#### Description of the task
State the number of lines that hold the string "scene", with nothing added.

#### Data provided
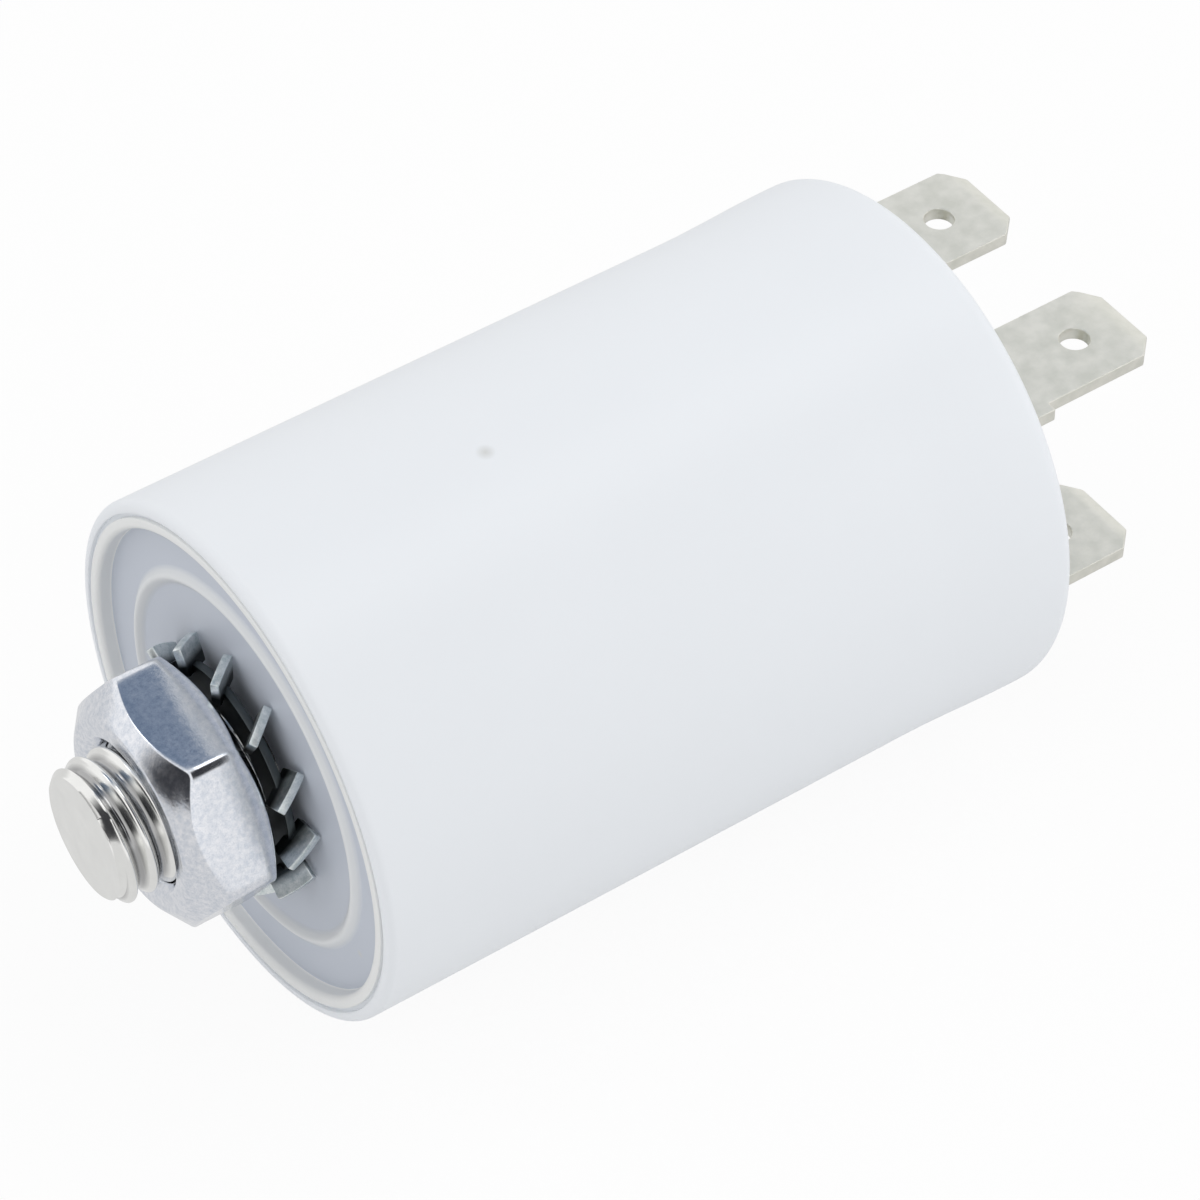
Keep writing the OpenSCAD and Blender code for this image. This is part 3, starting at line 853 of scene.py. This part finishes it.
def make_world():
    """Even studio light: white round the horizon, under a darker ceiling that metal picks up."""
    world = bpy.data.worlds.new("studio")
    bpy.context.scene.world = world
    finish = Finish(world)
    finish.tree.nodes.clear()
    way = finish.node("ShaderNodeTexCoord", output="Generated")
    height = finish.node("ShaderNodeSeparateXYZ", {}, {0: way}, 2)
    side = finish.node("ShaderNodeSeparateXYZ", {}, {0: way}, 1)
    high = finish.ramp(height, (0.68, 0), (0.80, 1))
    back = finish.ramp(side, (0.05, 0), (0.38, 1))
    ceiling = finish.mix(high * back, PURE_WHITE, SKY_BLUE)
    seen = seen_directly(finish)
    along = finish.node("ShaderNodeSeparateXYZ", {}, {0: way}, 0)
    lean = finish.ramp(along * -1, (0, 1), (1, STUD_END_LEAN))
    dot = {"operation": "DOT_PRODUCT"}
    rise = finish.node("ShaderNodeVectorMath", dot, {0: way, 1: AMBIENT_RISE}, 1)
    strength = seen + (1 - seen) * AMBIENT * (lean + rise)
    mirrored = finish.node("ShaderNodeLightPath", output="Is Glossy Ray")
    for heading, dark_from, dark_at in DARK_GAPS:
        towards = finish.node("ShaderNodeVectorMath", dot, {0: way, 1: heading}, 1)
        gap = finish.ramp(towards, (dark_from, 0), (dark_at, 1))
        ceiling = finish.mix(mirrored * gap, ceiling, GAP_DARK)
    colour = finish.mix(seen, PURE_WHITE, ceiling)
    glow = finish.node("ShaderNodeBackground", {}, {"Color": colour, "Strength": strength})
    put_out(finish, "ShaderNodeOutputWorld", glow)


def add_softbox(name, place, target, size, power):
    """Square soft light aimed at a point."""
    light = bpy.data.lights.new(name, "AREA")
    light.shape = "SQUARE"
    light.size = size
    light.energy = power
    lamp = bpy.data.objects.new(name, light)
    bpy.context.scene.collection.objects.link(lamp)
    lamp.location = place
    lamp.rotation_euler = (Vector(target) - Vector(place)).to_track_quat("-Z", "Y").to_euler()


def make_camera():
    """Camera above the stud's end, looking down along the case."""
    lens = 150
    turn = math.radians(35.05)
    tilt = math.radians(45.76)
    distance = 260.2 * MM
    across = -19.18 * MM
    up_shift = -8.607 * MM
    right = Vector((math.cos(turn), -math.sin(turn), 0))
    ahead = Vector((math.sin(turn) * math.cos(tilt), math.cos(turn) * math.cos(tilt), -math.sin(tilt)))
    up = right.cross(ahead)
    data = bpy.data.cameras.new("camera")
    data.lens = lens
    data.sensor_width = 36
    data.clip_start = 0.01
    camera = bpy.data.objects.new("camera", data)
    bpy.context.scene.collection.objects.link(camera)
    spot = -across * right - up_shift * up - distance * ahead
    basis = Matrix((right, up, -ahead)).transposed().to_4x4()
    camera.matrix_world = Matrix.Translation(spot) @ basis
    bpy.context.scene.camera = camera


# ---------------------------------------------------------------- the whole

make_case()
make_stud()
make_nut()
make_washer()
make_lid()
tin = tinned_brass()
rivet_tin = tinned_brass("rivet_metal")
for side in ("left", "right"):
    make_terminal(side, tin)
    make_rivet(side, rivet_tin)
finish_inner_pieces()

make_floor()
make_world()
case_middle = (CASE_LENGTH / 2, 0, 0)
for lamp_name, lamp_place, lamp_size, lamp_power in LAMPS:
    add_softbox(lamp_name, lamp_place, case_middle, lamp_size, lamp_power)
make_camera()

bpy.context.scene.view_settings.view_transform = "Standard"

#### Answer below
6